School Holiday Survival Guide
Homeschooling / Parenting

School Holiday Survival Guide

School Holiday Survival Guide

As much as I hate school holidays myself as a homeschooler (all the cool places we frequent are now super busy!), I’m also happy for all the free kids running around. Stress free, enjoying their holidays, choosing how to spend their own time. Imagine my dismay then whenever another article pops up in my newsfeed titled something like ‘school holiday survival’ or ‘summertime chore charts and rules’. What now? Really? So far these are some of the suggestions I have read…

  • Set screen time limits. They can’t just sit around all day doing nothing on their holidays you know!
  • Lists of things they must complete before they get screen time. Including reading a book, playing outside, writing a story, colouring in, imaginary play. There’s no play like forced play people!
  • ‘Boredom jars’ filled with chores and things that kids don’t want to do that they must pick whenever they say ‘I’m bored’. Apparently saying you’re bored is something to punish now? After very effectively teaching them to spend their time doing what other people say, we’re now going to punish them for having trouble entertaining themselves.
  • Strict waking and sleeping times.
  • Chore charts (because you don’t want those slackers getting away with anything on the holidays. Get a chart happening STAT!)
  • Set meal times so they don’t just eat whatever they want, whenever they want. You know, like adults can.

Take a deep breath with me before my head explodes.

School Holiday Survival Guide

It is bad enough that they spend the majority of their time during the year living according to other people’s schedules. Waking, eating, sleeping, pooping, playing, standing, sitting when they are told. Thinking, listening to, reading, writing, learning what other people think is important for them. Even out of school hours there’s homework, sports practice, etc. Very little precious time is their own. Even though we know that’s what kids need to thrive. They are constantly being pulled in the opposite direction from what their instincts tell them they should be doing. By the end of the year they are understandably exhausted. And then holidays. But wait, tricked you, you’re still on someone else’s schedule kids! Sit down while I read you the rules.

The holidays have only just started here but in a couple more weeks the complaints will start. ‘I can’t wait for school to go back’, ‘My kids are being such brats!’, ‘They’re constantly misbehaving!’, ‘They don’t listen to me!’. Could these two things be linked? If I put myself in the kids shoes I’d be pretty damn resistant and grumpy too.

Kids are screaming out for a break! I know all the rules come from a place of wanting to have a trouble free holiday period. Wanting everyone to get along. Wanting kids to listen. But doing it this way is misguided. Rules, punishments, bribes, they’re all just reinforcing an ‘us vs them’ situation. That’s not conductive to enjoying this precious window of time together.

I don’t have kids in school, thankfully. We home educate so that they can take ownership over all of their time. But if I did, this would be my holiday survival guide…
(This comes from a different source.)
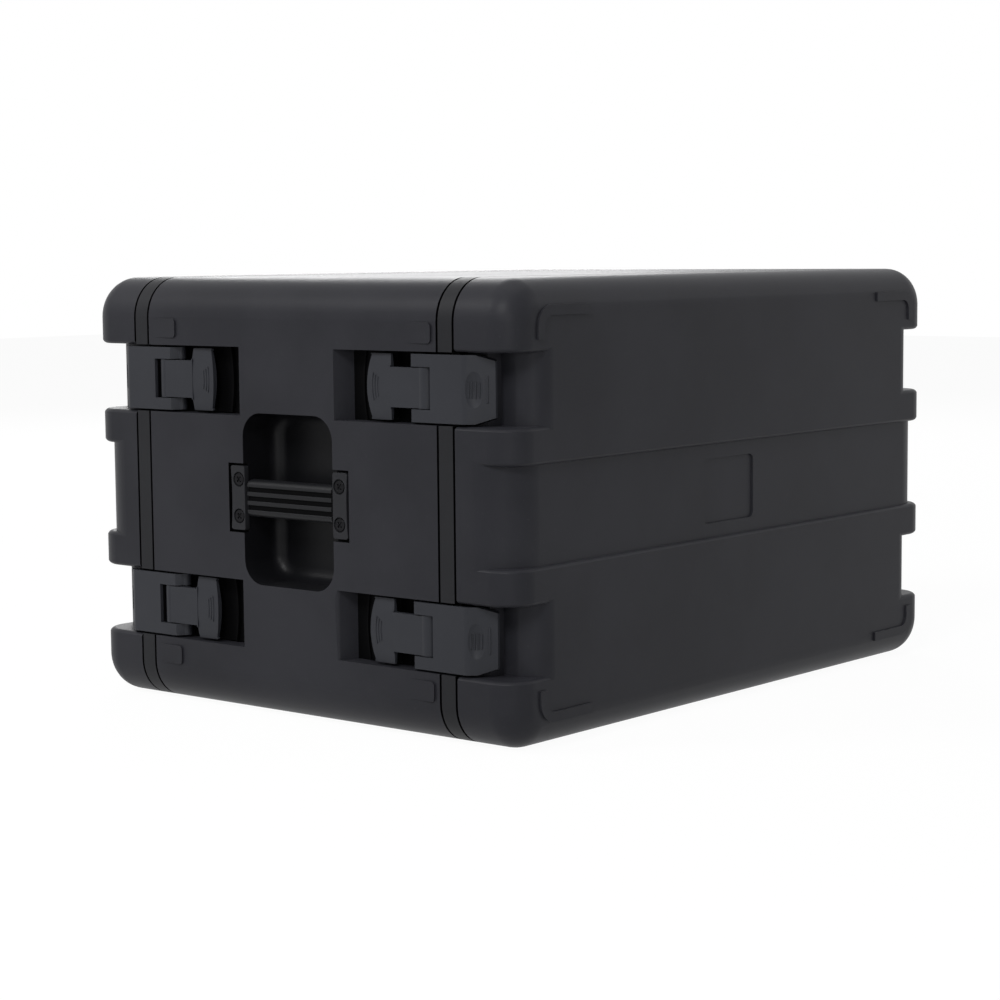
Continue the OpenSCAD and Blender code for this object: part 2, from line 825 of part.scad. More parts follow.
module strap() {
    color([0.6, 0.6, 0.6])
        translate([-end_deep - tongue_lap / 2 - strap_t / 2, -tongue_far, -strap_h / 2])
            cube([strap_t, 2 * tongue_far, strap_h]);
}

module end_plates() {
    color([0.24, 0.24, 0.24]) both_ends() difference() {
        translate([-end_deep, 0, 0]) rotate([90, 0, 90]) linear_extrude(end_t)
            translate([end_near + end_w / 2, 0]) rounded(end_w, end_h, end_r);
        translate([-2 * end_deep, end_near + end_w - over + end_bow_r, 0]) rotate([0, 90, 0])
            cylinder(h = 4 * end_deep, r = end_bow_r, $fn = 2 * fine);
        for (z = [-1, 1]) translate([-2 * end_deep, screw_u, z * screw_row]) rotate([0, 90, 0]) {
            cylinder(h = 4 * end_deep, r = screw_r + fit);
            translate([0, 0, end_deep + end_t - sink_d]) cylinder(h = end_deep, r = sink_r);
        }
    }
}

module handle_screws() {
    seat = -end_deep + end_t - sink_d;
    color([0.12, 0.12, 0.12]) both_ends() for (z = [-1, 1])
        translate([seat, screw_u, z * screw_row]) rotate([0, 90, 0]) difference() {
            union() {
                cylinder(h = screw_head_t, r = screw_head_r);
                translate([0, 0, -screw_len - seat - end_deep + over])
                    cylinder(h = screw_len + seat + end_deep - over, r = screw_r);
            }
            for (a = [0, 90]) rotate([0, 0, a + 45])
                translate([-slot_len / 2, -slot_w / 2, screw_head_t - slot_deep])
                    cube([slot_len, slot_w, 2 * slot_deep]);
        }
}

// Rack rail: folded steel angle, tapped holes in its face
module rail() {
    difference() {
        union() {
            translate([rail_x, rail_u - rail_t, half_h - rail_half])
                cube([rail_out - rail_x, rail_t, 2 * rail_half]);
            translate([rail_out - rail_t, rail_u - rail_back, half_h - rail_half])
                cube([rail_t, rail_back, 2 * rail_half]);
        }
        for (n = [0 : units - 1]) for (z = hole_rows)
            translate([rail_x + hole_in, rail_u + over, half_h - rack_h / 2 + n * unit_h + z])
                rotate([90, 0, 0]) cylinder(h = rail_t + 2 * over, r = rail_hole / 2);
        for (z = post_rows) translate([rail_out - 2 * rail_t, (post_near + post_far) / 2, half_h + z])
            rotate([0, 90, 0]) cylinder(h = 4 * rail_t, r = post_screw_r);
    }
}

module rail_at(e, s) {
    color([0.1, 0.1, 0.11]) mirror([s < 0 ? 1 : 0, 0, 0]) mirror([0, e < 0 ? 1 : 0, 0]) rail();
}

module rail_screws() {
    color([0.6, 0.6, 0.61]) for (s = [-1, 1]) at_side(s) both_ends() for (z = post_rows)
        translate([-post_t, (post_near + post_far) / 2, z]) rotate([0, 90, 0]) {
            translate([0, 0, -rail_t]) cylinder(h = rail_t + post_screw_len, r = post_screw_r);
            translate([0, 0, -rail_t - post_head_t]) cylinder(h = post_head_t, r = post_head_r);
        }
}

body_shell();
side_walls();
latch_trays();
at_side(-1) handle_cup();  // left_handle_cup
at_side(1) handle_cup();  // right_handle_cup
rail_bosses();
front() rim_ring();  // front_rim
rear() rim_ring();  // rear_rim
front() gasket();  // front_gasket
rear() gasket();  // rear_gasket
front() color([0.2, 0.2, 0.21]) lid();  // front_lid
rear() color([0.2, 0.2, 0.21]) lid();  // rear_lid
at_latch(-1, -1, 1) plate();  // plate_front_left_upper
at_latch(-1, -1, -1) plate();  // plate_front_left_lower
at_latch(-1, 1, 1) plate();  // plate_front_right_upper
at_latch(-1, 1, -1) plate();  // plate_front_right_lower
at_latch(1, -1, 1) plate();  // plate_rear_left_upper
at_latch(1, -1, -1) plate();  // plate_rear_left_lower
at_latch(1, 1, 1) plate();  // plate_rear_right_upper
at_latch(1, 1, -1) plate();  // plate_rear_right_lower
at_latch(-1, -1, 1) lever();  // lever_front_left_upper
at_latch(-1, -1, -1) lever();  // lever_front_left_lower
at_latch(-1, 1, 1) lever();  // lever_front_right_upper
at_latch(-1, 1, -1) lever();  // lever_front_right_lower
at_latch(1, -1, 1) lever();  // lever_rear_left_upper
at_latch(1, -1, -1) lever();  // lever_rear_left_lower
at_latch(1, 1, 1) lever();  // lever_rear_right_upper
at_latch(1, 1, -1) lever();  // lever_rear_right_lower
latch_bases();
latch_pins();
latch_rivets();
at_side(-1) grip();  // left_grip
at_side(1) grip();  // right_grip
at_side(-1) strap();  // left_strap
at_side(1) strap();  // right_strap
at_side(-1) end_plates();  // left_end_plates
at_side(1) end_plates();  // right_end_plates
at_side(-1) handle_screws();  // left_handle_screws
at_side(1) handle_screws();  // right_handle_screws
rail_at(-1, -1);  // front_left_rail
rail_at(-1, 1);  // front_right_rail
rail_at(1, -1);  // rear_left_rail
rail_at(1, 1);  // rear_right_rail
rail_screws();
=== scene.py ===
"""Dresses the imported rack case: softened mouldings, latch details, finishes, studio and camera."""

import logging
import math
from dataclasses import dataclass, field
from enum import Enum
from typing import Callable, Dict, List, Sequence, Tuple, Union

import bpy
from mathutils import Matrix, Vector

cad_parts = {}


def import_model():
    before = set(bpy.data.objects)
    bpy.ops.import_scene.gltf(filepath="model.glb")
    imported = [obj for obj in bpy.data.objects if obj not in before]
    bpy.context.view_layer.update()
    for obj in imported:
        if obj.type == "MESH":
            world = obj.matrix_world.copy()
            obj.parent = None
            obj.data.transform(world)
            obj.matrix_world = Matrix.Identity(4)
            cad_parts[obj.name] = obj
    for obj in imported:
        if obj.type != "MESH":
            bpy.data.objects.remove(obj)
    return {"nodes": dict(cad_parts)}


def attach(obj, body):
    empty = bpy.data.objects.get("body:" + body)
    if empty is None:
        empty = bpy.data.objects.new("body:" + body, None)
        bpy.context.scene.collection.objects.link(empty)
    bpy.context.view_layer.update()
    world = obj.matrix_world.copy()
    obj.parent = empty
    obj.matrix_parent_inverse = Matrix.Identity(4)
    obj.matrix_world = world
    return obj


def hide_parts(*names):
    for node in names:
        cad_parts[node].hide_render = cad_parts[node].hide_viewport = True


LOG = logging.getLogger("rack_case")
Triple = Tuple[float, float, float]
Colour = Triple
Span = Tuple[float, float]
Operand = Union["Value", float]
PointTest = Callable[[Vector], bool]
EdgeTest = Callable[[Vector, Vector], bool]

# Height of the case's middle plane, in metres.
MIDDLE = 0.1700
# Points of a solid that are closer than this, in metres, are one point.
WELD = 0.000004
# Faces that turn less than this, in degrees, are one flat face.
FLAT_TURN = 0.6
# Edges that turn less than this, in degrees, are shaded smooth.
SMOOTH_TURN = 40.0
# How much more the large faces count than the small ones in the shading.
SHADING_WEIGHT = 60
# The value that a noise varies about.
NOISE_MEAN = 0.5


class End(Enum):
    """The two open ends of the case, by their sign along Y."""

    FRONT = -1
    REAR = 1


class Side(Enum):
    """The two handle sides of the case, by their sign along X."""

    LEFT = -1
    RIGHT = 1


class Row(Enum):
    """The two rows of latches, by their sign along Z."""

    UPPER = 1
    LOWER = -1


class Grain(Enum):
    """How deep a moulded surface is eroded, as bump distance in metres."""

    FINE = 0.00006
    MEDIUM = 0.00011


class Mark(Enum):
    """What is selected in a mesh."""

    POINT = "VERT"
    EDGE = "EDGE"


class Solid(Enum):
    """What a second solid does to the first."""

    ADD = "UNION"
    CUT = "DIFFERENCE"


class Coat(Enum):
    """The further materials of a moulding, which paint shade, by their place in its list."""

    # Near-black painted shade in the seams, recess floors, clamp seats and grip grooves.
    LINING = 1
    # Painted shade inside the handle pockets.
    POCKET = 2


Spot = Tuple[End, Side, Row]


class Value:
    """One output of a shader node, with arithmetic that adds Math nodes."""

    def __init__(self, graph: "Graph", socket: bpy.types.NodeSocket) -> None:
        """Keeps the socket and the graph of its node."""
        self.graph = graph
        self.socket = socket

    def _math(self, operation: str, left: Operand, right: Operand) -> "Value":
        """Adds one Math node and gives its result."""
        node = self.graph.add("ShaderNodeMath", {"operation": operation}, {0: left, 1: right})
        return Value(self.graph, node.outputs[0])

    def __add__(self, other: Operand) -> "Value":
        """Sum."""
        return self._math("ADD", self, other)

    def __radd__(self, other: Operand) -> "Value":
        """Sum, number first."""
        return self._math("ADD", other, self)

    def __sub__(self, other: Operand) -> "Value":
        """Difference."""
        return self._math("SUBTRACT", self, other)

    def __rsub__(self, other: Operand) -> "Value":
        """Difference, number first."""
        return self._math("SUBTRACT", other, self)

    def __mul__(self, other: Operand) -> "Value":
        """Product."""
        return self._math("MULTIPLY", self, other)

    def __rmul__(self, other: Operand) -> "Value":
        """Product, number first."""
        return self._math("MULTIPLY", other, self)

    def between(self, low: float, high: float) -> "Value":
        """Stretches low..high to 0..1 with soft ends.

        Args:
            low: Value that becomes 0.
            high: Value that becomes 1.

        Returns:
            The stretched value.
        """
        settings = {"interpolation_type": "SMOOTHSTEP"}
        inputs = {"Value": self, "From Min": low, "From Max": high}
        node = self.graph.add("ShaderNodeMapRange", settings, inputs)
        return Value(self.graph, node.outputs["Result"])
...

  1. Firstly, stop thinking of it as ‘survival’. You get to spend all this time with your kids! Your kids are awesome people!
  2. Ditch the schedules. Does it really matter if they want to sleep til noon? Who cares? Let them if that’s how they want to spend their time!
  3. Let them eat when they’re hungry. That’s how you learn to listen to your body and develop good eating habits. If you don’t want them to eat unhealthy food then don’t have it in the house.
  4. Ditch bedtime. Who cares.
  5. Forget punishments, rewards, and bribes. Find out what’s really going on instead.
  6. Don’t be a dictator. Instead ask for help, negotiate, open up a dialogue, come to an agreement on household chores.
  7. Value however they choose to spend their time. If the worst thing that happens is they lie around watching TV all day is that so bad? Do they have to be constantly doing something that others deem worthwhile?
  8. If you want them to get outside and do things then get outside and do things with them. Take them on some adventures.
  9. Have FUN! Wake up with a smile. Talk. Laugh. Enjoy each others company. Life is way too short to spend it fighting. Childhood is even shorter. The amount of time they aren’t in school is even shorter than that.

Give the kids a break this holidays. That’s what holidays are supposed to be for.

School Holiday Survival Guide

 

Comments

Luminara
December 19, 2015 at 12:52 am

Yes, yes and Yes! Also, it is good for parents to remember that kids that go to school are going to do some stuff in excess in the holidays, because they don’t get a chance to do many things they want the rest of the year. When, a parent takes a child out of school to be “Unschooled” there is a period of “Deschooling” that happens, this is what is happening for children who go to school when they are on holiday.



Gwenllian
October 25, 2021 at 1:13 pm

Ugh, it is so disrespectful to say you need to “survive” the holidays. Why not just enjoy your children, especially as they often look forward to spending time with you? This post is so beautiful.